#### Work instructions:
Using the listing below, set down each line from the line containing "soil.data.shade_flat()" through the line containing "imported = [obj", both ends included, exactly and with nothing added.

(Stored entries)
-- START --
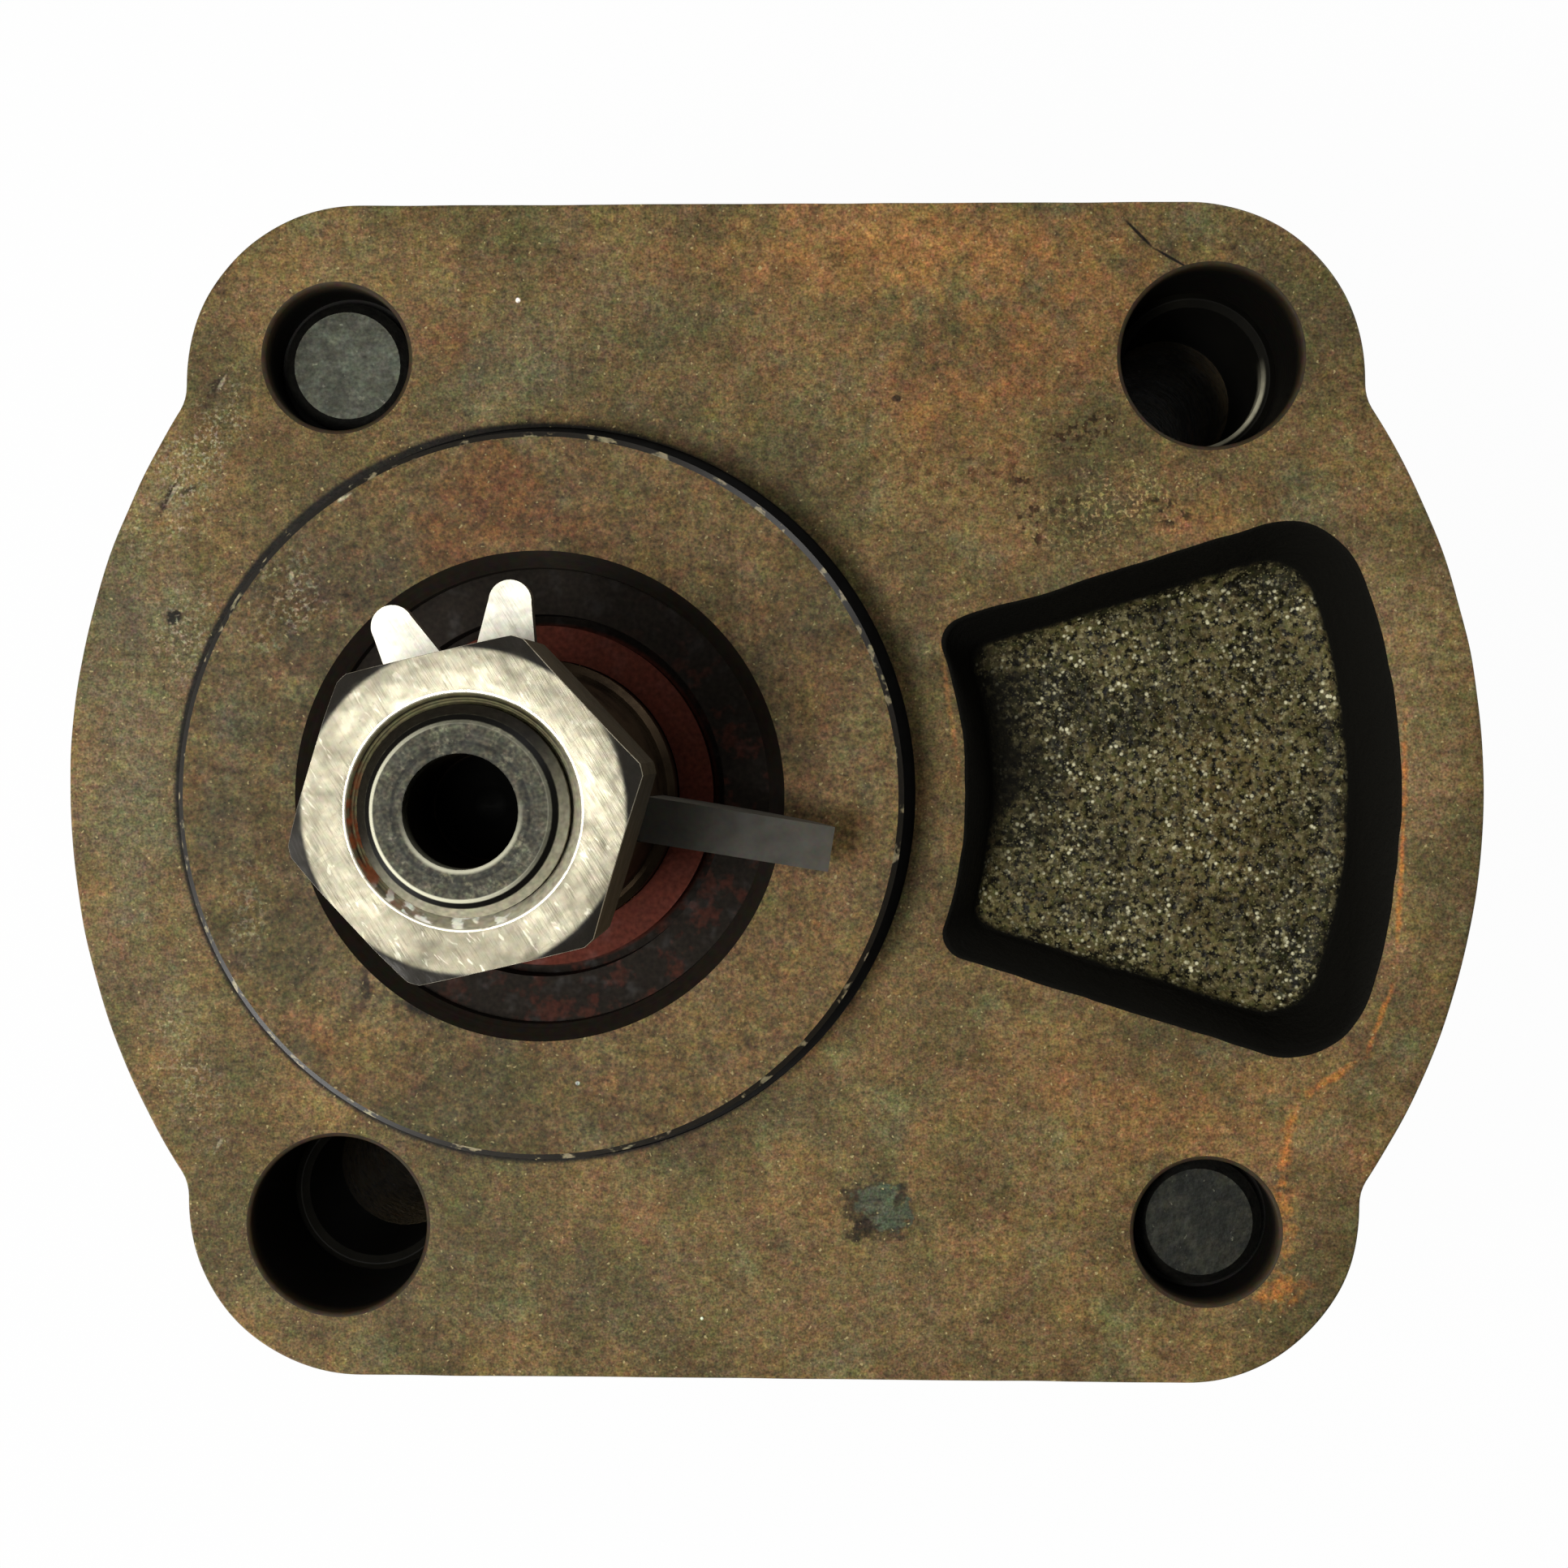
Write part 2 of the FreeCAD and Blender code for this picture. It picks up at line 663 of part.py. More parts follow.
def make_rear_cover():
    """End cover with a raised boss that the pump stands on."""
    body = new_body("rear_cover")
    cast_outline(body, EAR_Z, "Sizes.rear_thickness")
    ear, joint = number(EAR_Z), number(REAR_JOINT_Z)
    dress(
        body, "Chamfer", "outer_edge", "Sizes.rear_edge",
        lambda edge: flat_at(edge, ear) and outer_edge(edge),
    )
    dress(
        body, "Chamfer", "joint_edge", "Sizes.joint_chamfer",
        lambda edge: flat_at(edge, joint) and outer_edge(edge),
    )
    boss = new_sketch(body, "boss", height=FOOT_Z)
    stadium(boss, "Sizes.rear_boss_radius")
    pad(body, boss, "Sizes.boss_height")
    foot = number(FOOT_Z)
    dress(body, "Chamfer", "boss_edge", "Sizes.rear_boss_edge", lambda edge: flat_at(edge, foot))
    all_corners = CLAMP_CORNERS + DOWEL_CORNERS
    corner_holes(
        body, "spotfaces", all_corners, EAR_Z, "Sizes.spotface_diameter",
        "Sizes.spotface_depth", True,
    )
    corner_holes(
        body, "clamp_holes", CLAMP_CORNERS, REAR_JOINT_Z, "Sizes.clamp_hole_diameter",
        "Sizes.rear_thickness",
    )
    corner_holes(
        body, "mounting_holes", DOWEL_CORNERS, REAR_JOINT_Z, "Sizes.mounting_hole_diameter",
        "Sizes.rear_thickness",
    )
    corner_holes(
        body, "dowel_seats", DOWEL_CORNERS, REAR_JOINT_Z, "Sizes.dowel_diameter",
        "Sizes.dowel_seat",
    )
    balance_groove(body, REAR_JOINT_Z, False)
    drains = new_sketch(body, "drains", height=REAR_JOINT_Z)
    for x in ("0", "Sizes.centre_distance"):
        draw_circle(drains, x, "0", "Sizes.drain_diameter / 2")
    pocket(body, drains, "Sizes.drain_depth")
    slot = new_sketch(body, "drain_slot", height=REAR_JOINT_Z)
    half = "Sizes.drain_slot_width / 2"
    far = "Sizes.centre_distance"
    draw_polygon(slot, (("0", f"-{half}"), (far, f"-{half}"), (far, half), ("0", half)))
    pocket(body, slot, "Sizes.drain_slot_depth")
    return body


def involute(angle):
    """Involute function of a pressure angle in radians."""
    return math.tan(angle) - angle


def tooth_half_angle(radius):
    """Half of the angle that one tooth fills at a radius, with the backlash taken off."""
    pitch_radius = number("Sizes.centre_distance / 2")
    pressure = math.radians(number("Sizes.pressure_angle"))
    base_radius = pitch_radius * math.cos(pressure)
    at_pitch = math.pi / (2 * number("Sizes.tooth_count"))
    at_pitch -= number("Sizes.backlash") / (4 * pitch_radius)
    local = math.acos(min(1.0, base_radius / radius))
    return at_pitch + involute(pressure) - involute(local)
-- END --
-- START --
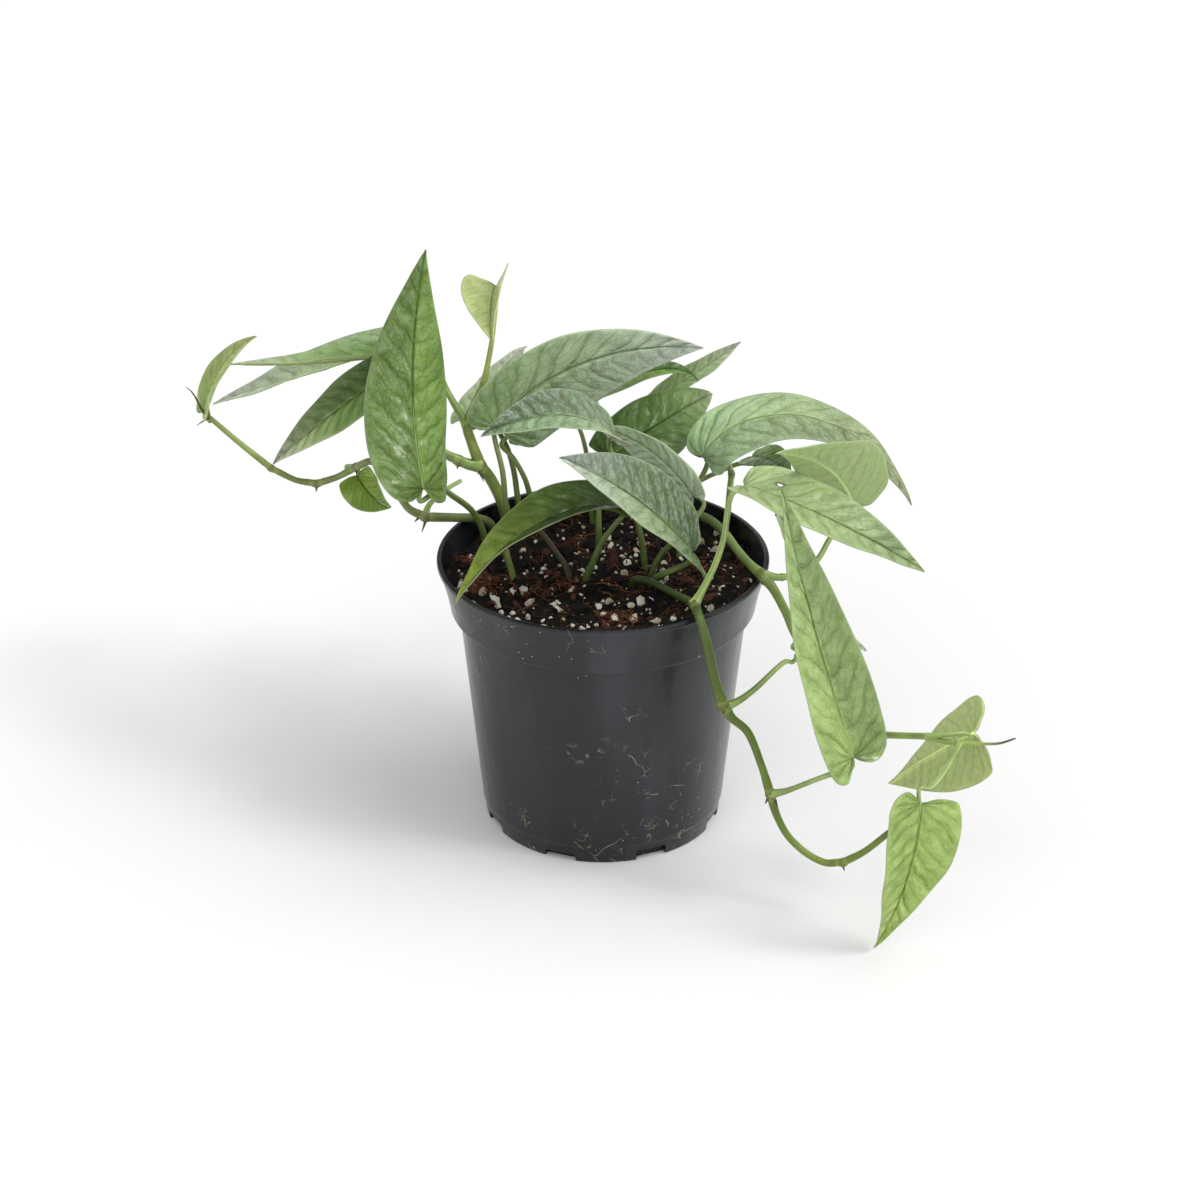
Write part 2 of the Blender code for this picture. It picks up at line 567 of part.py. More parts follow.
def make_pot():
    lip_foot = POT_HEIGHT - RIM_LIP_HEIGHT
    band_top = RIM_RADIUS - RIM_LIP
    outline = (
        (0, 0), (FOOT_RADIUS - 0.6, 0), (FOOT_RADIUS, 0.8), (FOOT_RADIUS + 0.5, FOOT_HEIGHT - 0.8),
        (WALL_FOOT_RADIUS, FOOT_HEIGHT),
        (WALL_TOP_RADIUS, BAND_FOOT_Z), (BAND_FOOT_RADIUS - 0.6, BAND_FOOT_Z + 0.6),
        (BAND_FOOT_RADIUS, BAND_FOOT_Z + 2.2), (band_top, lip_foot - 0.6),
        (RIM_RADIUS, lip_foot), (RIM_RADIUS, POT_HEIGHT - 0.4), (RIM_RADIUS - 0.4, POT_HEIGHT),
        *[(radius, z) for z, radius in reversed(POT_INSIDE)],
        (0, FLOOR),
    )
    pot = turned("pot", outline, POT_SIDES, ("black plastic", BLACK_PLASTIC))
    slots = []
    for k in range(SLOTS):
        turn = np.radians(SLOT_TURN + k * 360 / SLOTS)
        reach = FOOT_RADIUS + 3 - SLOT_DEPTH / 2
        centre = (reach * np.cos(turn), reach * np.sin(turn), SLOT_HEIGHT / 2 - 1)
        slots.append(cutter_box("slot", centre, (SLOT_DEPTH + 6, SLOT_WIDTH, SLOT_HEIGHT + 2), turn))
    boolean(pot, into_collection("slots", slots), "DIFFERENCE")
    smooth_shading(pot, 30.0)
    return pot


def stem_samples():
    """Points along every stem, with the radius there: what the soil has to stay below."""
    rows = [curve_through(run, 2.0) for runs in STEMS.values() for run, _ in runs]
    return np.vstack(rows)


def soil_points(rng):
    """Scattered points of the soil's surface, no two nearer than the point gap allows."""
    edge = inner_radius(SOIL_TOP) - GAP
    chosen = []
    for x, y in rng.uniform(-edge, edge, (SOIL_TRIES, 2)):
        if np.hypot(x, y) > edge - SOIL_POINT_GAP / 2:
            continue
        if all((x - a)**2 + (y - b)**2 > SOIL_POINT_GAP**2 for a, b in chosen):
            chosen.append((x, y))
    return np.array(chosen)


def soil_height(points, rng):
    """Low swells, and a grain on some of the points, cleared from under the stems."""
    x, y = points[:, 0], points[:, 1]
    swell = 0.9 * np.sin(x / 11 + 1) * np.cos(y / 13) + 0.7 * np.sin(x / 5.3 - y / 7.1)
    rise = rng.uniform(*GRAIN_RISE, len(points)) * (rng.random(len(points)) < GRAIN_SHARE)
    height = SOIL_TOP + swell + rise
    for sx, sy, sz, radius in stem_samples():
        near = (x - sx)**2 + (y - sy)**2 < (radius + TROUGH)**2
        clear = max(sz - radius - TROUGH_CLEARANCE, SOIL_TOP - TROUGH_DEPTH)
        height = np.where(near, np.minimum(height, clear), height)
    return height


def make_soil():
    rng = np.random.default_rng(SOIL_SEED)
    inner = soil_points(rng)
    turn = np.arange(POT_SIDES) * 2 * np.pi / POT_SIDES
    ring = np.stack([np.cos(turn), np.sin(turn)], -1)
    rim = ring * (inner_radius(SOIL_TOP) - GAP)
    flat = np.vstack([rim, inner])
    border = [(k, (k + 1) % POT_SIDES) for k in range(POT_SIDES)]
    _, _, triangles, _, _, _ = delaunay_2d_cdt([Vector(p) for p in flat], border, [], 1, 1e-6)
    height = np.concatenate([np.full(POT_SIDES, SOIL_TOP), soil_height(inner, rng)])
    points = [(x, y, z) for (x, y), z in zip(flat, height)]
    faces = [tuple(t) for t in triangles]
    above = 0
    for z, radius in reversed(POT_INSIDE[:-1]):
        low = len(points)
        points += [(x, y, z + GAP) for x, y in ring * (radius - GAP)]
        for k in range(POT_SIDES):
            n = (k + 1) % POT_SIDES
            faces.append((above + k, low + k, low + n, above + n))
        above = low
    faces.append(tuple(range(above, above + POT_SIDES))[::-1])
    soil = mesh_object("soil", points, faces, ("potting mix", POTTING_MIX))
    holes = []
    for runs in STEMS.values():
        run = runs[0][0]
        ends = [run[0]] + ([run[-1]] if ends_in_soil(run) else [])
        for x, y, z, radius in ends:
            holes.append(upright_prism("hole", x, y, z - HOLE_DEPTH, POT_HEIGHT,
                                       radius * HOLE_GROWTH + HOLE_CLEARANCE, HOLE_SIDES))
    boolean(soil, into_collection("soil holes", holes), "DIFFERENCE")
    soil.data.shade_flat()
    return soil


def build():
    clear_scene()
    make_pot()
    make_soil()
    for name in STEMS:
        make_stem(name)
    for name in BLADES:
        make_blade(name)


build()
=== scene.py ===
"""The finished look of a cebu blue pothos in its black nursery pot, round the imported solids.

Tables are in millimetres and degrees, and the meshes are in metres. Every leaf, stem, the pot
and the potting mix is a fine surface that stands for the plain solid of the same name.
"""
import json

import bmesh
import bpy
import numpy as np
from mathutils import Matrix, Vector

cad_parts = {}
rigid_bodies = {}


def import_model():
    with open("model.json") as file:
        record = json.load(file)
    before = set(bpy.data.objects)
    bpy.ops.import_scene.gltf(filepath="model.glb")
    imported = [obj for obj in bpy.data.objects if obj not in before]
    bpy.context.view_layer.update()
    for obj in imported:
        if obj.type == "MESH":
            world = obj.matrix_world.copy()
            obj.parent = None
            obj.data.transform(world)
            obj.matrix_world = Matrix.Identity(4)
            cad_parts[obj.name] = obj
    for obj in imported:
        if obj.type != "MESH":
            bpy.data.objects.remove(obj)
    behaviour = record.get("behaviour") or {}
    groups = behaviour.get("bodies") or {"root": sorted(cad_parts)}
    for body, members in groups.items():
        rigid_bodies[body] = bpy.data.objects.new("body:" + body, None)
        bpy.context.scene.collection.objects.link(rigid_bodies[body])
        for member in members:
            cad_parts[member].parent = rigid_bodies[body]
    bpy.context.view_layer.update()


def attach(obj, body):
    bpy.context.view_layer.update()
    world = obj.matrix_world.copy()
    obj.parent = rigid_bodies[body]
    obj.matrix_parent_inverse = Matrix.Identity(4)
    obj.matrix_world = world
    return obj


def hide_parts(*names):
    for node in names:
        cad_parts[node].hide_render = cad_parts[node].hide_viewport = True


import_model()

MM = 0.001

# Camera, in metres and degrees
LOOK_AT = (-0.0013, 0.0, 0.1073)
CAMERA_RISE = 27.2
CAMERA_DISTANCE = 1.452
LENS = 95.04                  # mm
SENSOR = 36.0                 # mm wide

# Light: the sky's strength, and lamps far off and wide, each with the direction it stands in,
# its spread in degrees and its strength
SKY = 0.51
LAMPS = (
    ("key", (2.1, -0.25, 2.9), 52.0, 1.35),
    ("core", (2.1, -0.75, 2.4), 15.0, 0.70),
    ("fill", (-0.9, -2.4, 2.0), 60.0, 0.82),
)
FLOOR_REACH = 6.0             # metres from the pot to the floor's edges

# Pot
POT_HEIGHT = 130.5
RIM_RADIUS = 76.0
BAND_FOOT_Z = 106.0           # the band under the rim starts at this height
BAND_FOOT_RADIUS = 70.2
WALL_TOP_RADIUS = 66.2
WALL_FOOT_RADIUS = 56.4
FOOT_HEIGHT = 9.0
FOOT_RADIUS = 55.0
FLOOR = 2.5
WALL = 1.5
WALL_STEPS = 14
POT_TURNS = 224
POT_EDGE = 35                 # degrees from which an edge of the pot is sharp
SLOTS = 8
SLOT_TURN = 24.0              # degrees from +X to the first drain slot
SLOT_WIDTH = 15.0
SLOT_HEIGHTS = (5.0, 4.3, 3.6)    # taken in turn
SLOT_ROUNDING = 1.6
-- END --
#### Solution to this exercise:
    soil.data.shade_flat()
    return soil


def build():
    clear_scene()
    make_pot()
    make_soil()
    for name in STEMS:
        make_stem(name)
    for name in BLADES:
        make_blade(name)


build()
=== scene.py ===
"""The finished look of a cebu blue pothos in its black nursery pot, round the imported solids.

Tables are in millimetres and degrees, and the meshes are in metres. Every leaf, stem, the pot
and the potting mix is a fine surface that stands for the plain solid of the same name.
"""
import json

import bmesh
import bpy
import numpy as np
from mathutils import Matrix, Vector

cad_parts = {}
rigid_bodies = {}


def import_model():
    with open("model.json") as file:
        record = json.load(file)
    before = set(bpy.data.objects)
    bpy.ops.import_scene.gltf(filepath="model.glb")
    imported = [obj for obj in bpy.data.objects if obj not in before]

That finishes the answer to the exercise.